Data shown
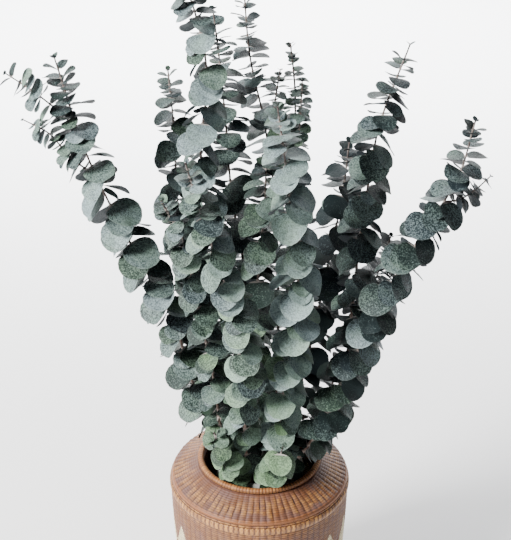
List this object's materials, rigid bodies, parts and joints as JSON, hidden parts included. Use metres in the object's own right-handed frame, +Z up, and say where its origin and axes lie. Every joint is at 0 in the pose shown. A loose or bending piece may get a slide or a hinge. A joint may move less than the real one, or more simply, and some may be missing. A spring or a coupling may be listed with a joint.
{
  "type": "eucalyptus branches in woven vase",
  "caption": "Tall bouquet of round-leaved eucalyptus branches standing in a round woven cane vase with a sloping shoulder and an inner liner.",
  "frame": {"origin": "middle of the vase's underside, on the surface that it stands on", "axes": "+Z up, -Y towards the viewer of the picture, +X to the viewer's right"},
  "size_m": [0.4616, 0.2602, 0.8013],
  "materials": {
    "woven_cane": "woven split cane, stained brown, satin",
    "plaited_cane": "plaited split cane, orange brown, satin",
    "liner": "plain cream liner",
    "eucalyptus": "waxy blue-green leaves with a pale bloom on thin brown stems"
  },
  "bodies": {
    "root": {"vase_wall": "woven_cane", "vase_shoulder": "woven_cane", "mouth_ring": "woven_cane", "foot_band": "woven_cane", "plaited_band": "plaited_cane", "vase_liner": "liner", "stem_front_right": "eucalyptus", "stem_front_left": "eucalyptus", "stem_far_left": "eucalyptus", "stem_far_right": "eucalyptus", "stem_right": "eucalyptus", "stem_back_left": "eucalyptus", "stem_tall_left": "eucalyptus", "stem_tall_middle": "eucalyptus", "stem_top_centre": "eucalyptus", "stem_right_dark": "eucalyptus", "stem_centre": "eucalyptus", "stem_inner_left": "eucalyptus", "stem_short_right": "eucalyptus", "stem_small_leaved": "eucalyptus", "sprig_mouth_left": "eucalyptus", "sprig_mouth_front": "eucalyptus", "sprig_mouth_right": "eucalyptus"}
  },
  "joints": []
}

Objective
Reproduce the material precisely, including every line.

Complete output
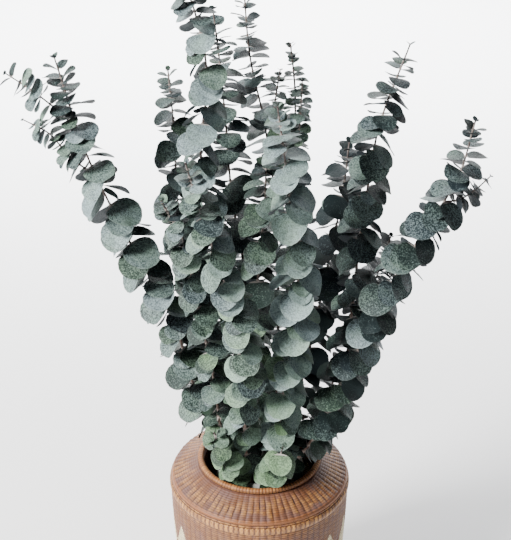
List this object's materials, rigid bodies, parts and joints as JSON, hidden parts included. Use metres in the object's own right-handed frame, +Z up, and say where its origin and axes lie. Every joint is at 0 in the pose shown. A loose or bending piece may get a slide or a hinge. A joint may move less than the real one, or more simply, and some may be missing. A spring or a coupling may be listed with a joint.
{
  "type": "eucalyptus branches in woven vase",
  "caption": "Tall bouquet of round-leaved eucalyptus branches standing in a round woven cane vase with a sloping shoulder and an inner liner.",
  "frame": {"origin": "middle of the vase's underside, on the surface that it stands on", "axes": "+Z up, -Y towards the viewer of the picture, +X to the viewer's right"},
  "size_m": [0.4616, 0.2602, 0.8013],
  "materials": {
    "woven_cane": "woven split cane, stained brown, satin",
    "plaited_cane": "plaited split cane, orange brown, satin",
    "liner": "plain cream liner",
    "eucalyptus": "waxy blue-green leaves with a pale bloom on thin brown stems"
  },
  "bodies": {
    "root": {"vase_wall": "woven_cane", "vase_shoulder": "woven_cane", "mouth_ring": "woven_cane", "foot_band": "woven_cane", "plaited_band": "plaited_cane", "vase_liner": "liner", "stem_front_right": "eucalyptus", "stem_front_left": "eucalyptus", "stem_far_left": "eucalyptus", "stem_far_right": "eucalyptus", "stem_right": "eucalyptus", "stem_back_left": "eucalyptus", "stem_tall_left": "eucalyptus", "stem_tall_middle": "eucalyptus", "stem_top_centre": "eucalyptus", "stem_right_dark": "eucalyptus", "stem_centre": "eucalyptus", "stem_inner_left": "eucalyptus", "stem_short_right": "eucalyptus", "stem_small_leaved": "eucalyptus", "sprig_mouth_left": "eucalyptus", "sprig_mouth_front": "eucalyptus", "sprig_mouth_right": "eucalyptus"}
  },
  "joints": []
}